▸ **Problem description**: Write out all of the data without omission, exactly as shown.

=-=-=-=-=

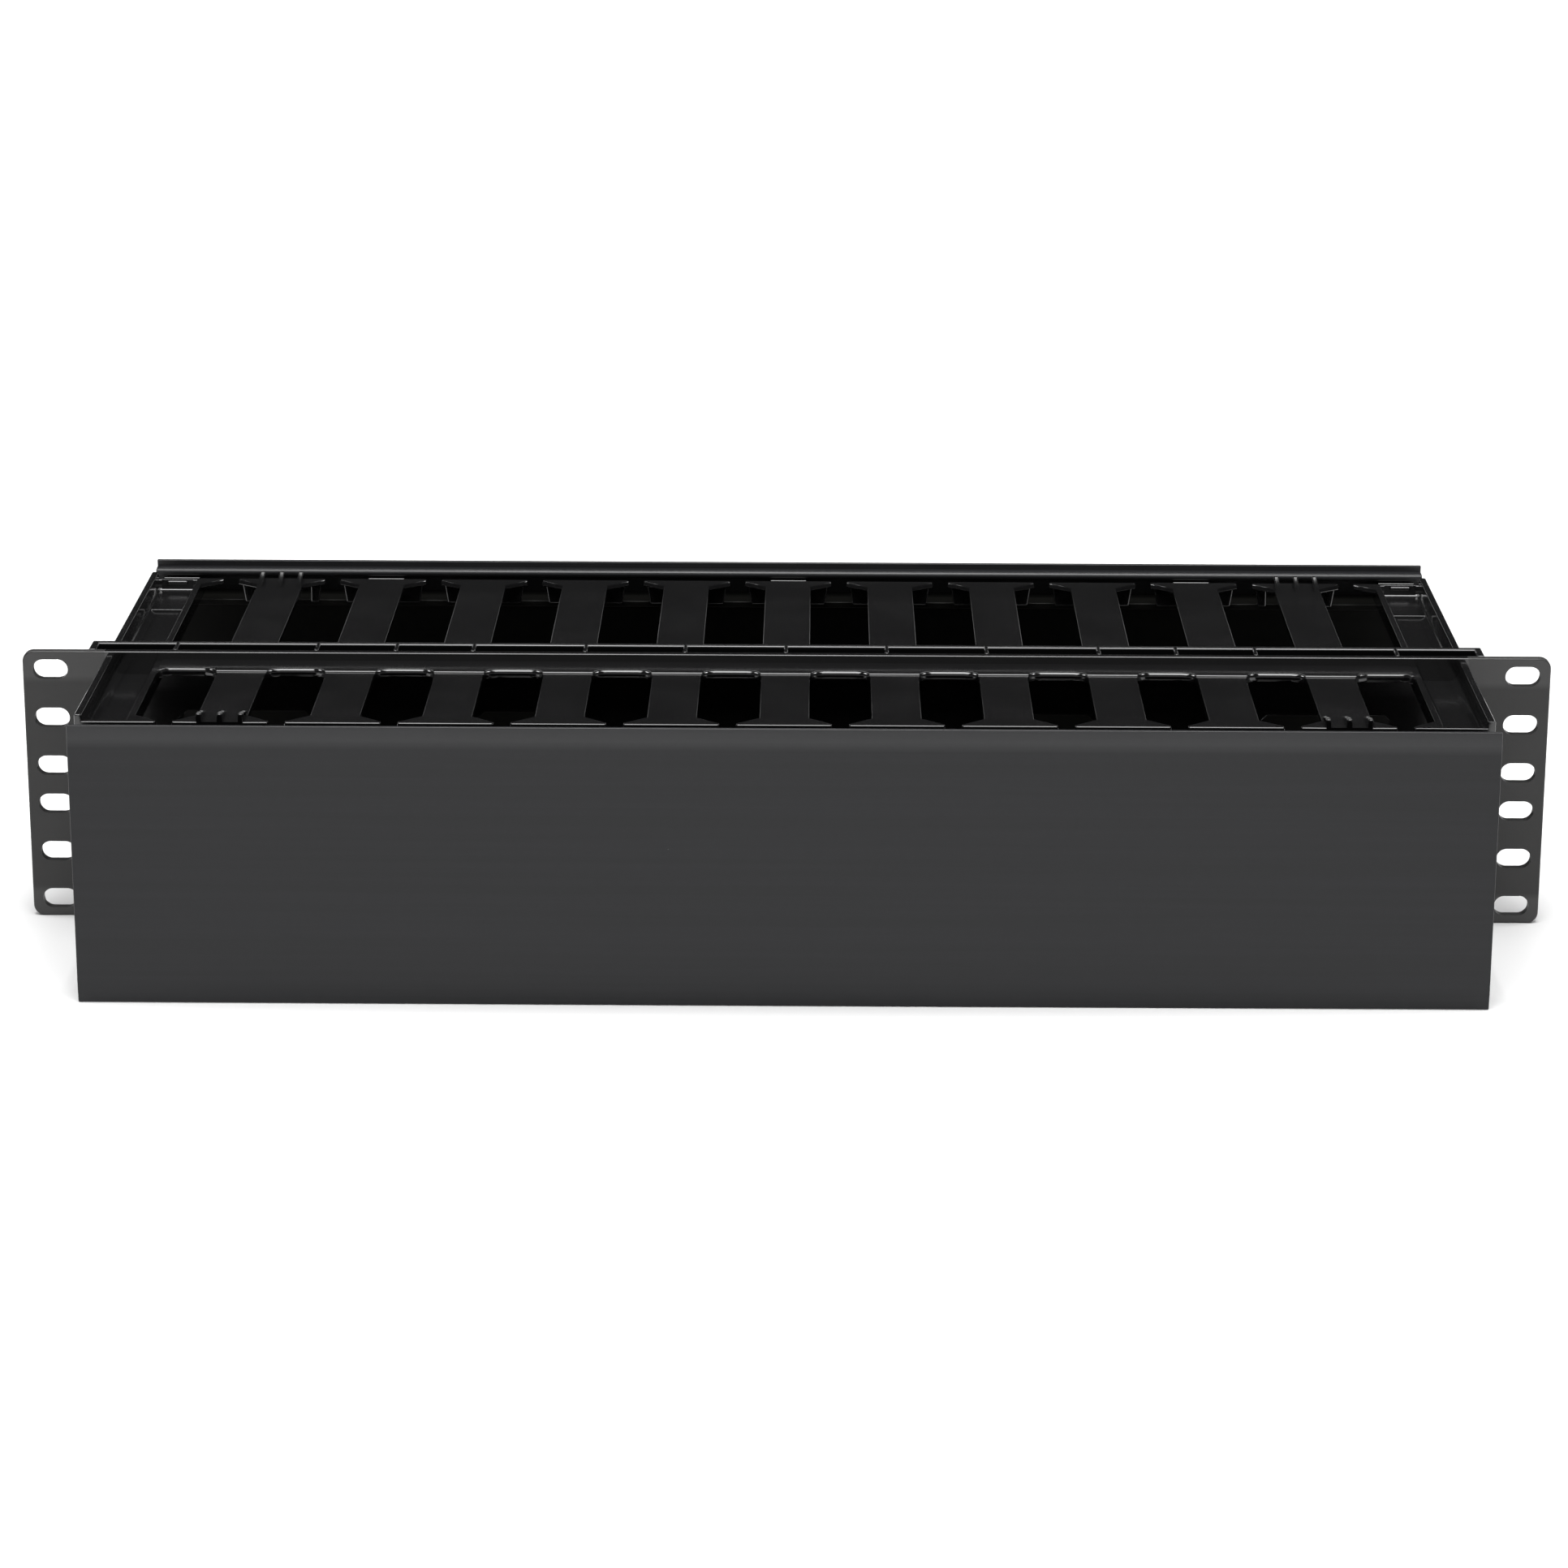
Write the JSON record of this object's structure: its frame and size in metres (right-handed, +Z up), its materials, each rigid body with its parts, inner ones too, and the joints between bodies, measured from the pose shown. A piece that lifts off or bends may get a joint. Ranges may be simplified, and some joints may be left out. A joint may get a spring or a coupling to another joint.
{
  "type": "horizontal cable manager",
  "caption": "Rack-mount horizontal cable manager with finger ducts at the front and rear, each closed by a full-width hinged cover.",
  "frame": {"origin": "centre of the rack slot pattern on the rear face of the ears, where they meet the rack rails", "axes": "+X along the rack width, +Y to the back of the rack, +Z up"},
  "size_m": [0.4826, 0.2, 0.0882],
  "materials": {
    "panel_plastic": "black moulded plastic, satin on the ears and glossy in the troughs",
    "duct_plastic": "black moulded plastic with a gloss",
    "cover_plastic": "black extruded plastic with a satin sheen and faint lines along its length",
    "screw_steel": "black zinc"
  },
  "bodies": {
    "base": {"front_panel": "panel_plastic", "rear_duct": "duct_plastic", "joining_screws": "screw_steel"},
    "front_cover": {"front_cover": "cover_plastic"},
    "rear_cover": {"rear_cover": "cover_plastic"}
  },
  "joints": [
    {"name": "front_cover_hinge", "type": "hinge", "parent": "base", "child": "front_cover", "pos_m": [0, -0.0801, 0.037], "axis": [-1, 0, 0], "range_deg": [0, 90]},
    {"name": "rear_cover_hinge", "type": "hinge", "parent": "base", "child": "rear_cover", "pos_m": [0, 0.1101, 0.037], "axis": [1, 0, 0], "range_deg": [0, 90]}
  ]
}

=-=-=-=-=

▸ **Result**:
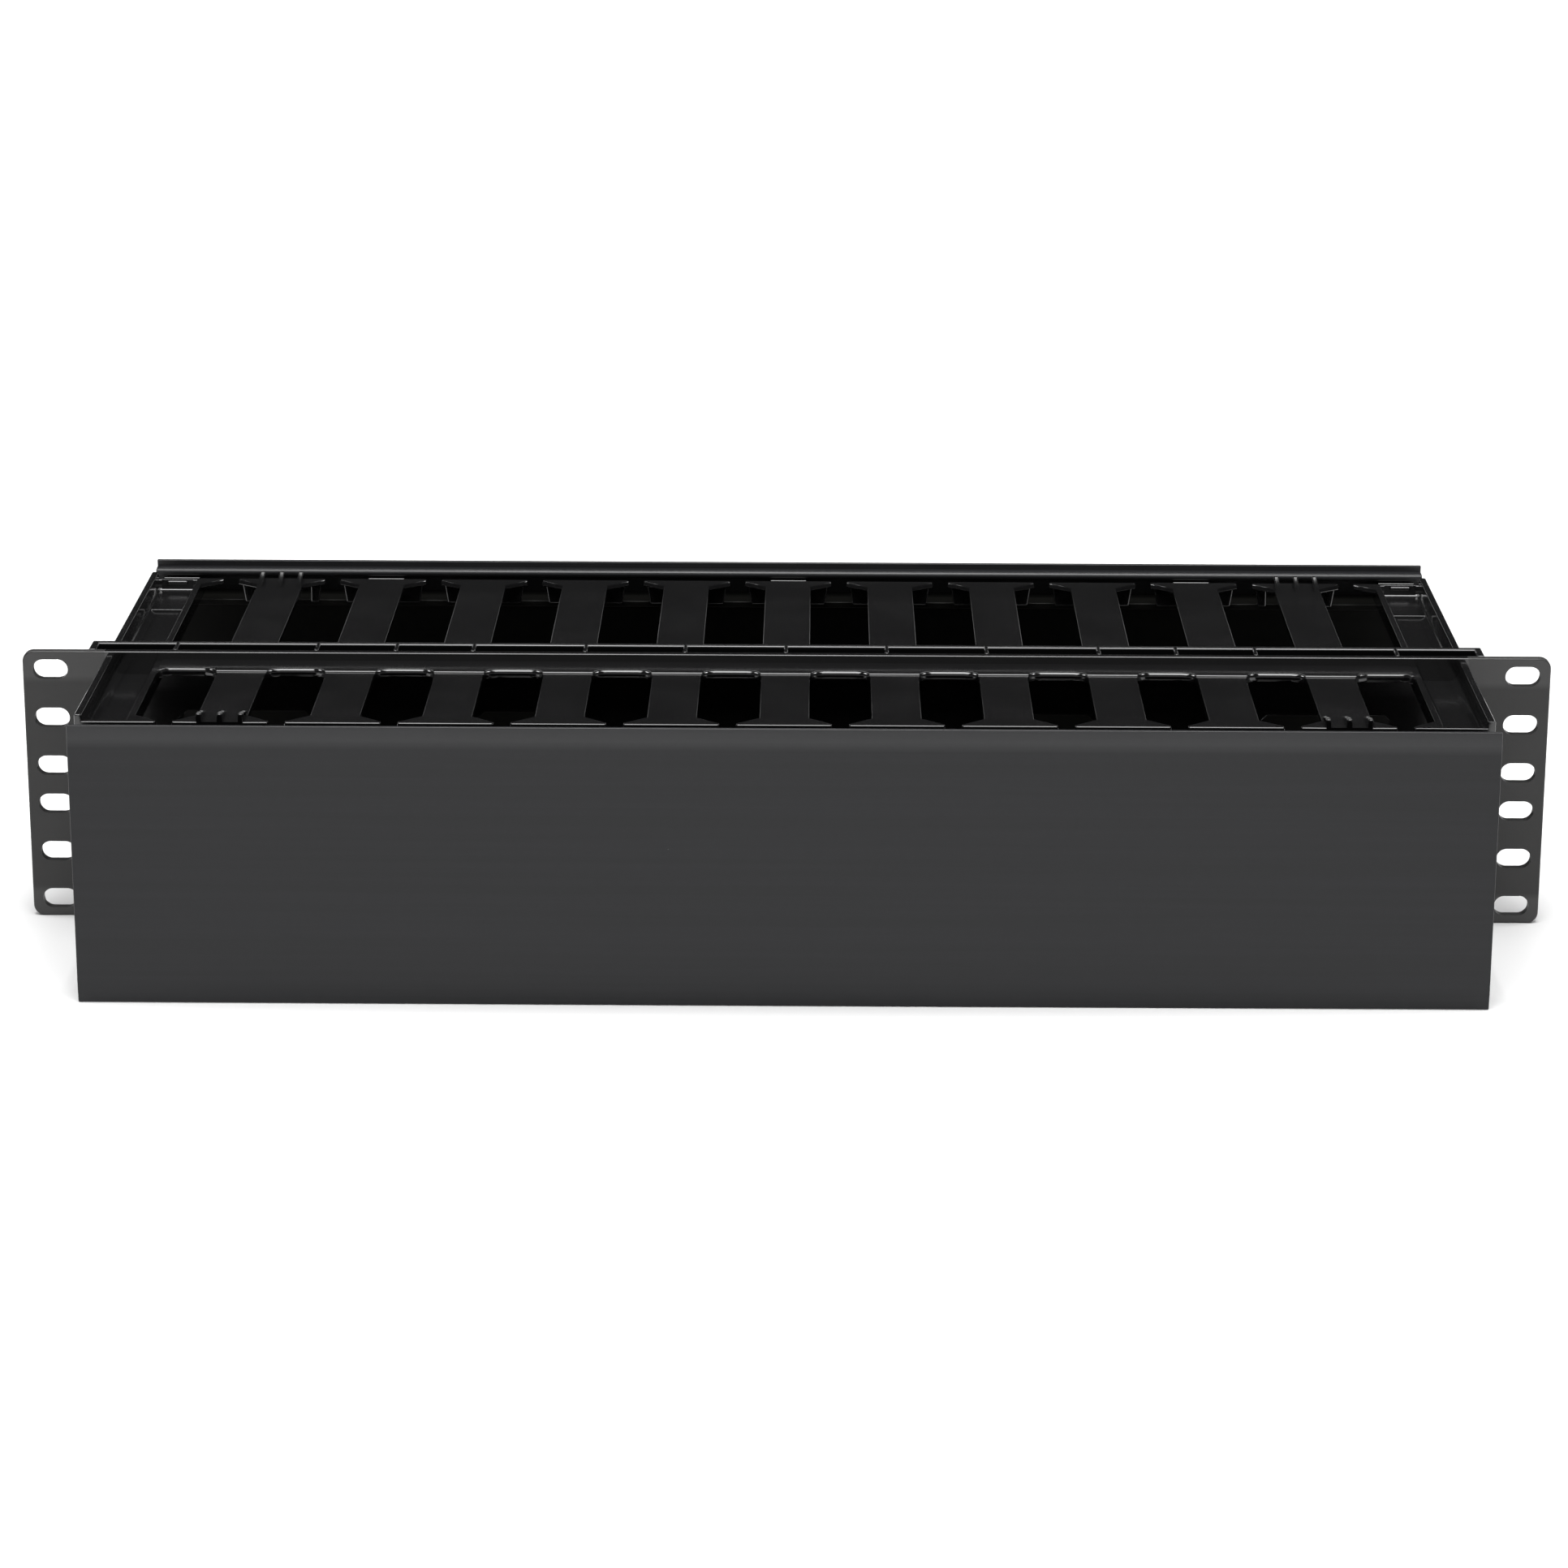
Write the JSON record of this object's structure: its frame and size in metres (right-handed, +Z up), its materials, each rigid body with its parts, inner ones too, and the joints between bodies, measured from the pose shown. A piece that lifts off or bends may get a joint. Ranges may be simplified, and some joints may be left out. A joint may get a spring or a coupling to another joint.
{
  "type": "horizontal cable manager",
  "caption": "Rack-mount horizontal cable manager with finger ducts at the front and rear, each closed by a full-width hinged cover.",
  "frame": {"origin": "centre of the rack slot pattern on the rear face of the ears, where they meet the rack rails", "axes": "+X along the rack width, +Y to the back of the rack, +Z up"},
  "size_m": [0.4826, 0.2, 0.0882],
  "materials": {
    "panel_plastic": "black moulded plastic, satin on the ears and glossy in the troughs",
    "duct_plastic": "black moulded plastic with a gloss",
    "cover_plastic": "black extruded plastic with a satin sheen and faint lines along its length",
    "screw_steel": "black zinc"
  },
  "bodies": {
    "base": {"front_panel": "panel_plastic", "rear_duct": "duct_plastic", "joining_screws": "screw_steel"},
    "front_cover": {"front_cover": "cover_plastic"},
    "rear_cover": {"rear_cover": "cover_plastic"}
  },
  "joints": [
    {"name": "front_cover_hinge", "type": "hinge", "parent": "base", "child": "front_cover", "pos_m": [0, -0.0801, 0.037], "axis": [-1, 0, 0], "range_deg": [0, 90]},
    {"name": "rear_cover_hinge", "type": "hinge", "parent": "base", "child": "rear_cover", "pos_m": [0, 0.1101, 0.037], "axis": [1, 0, 0], "range_deg": [0, 90]}
  ]
}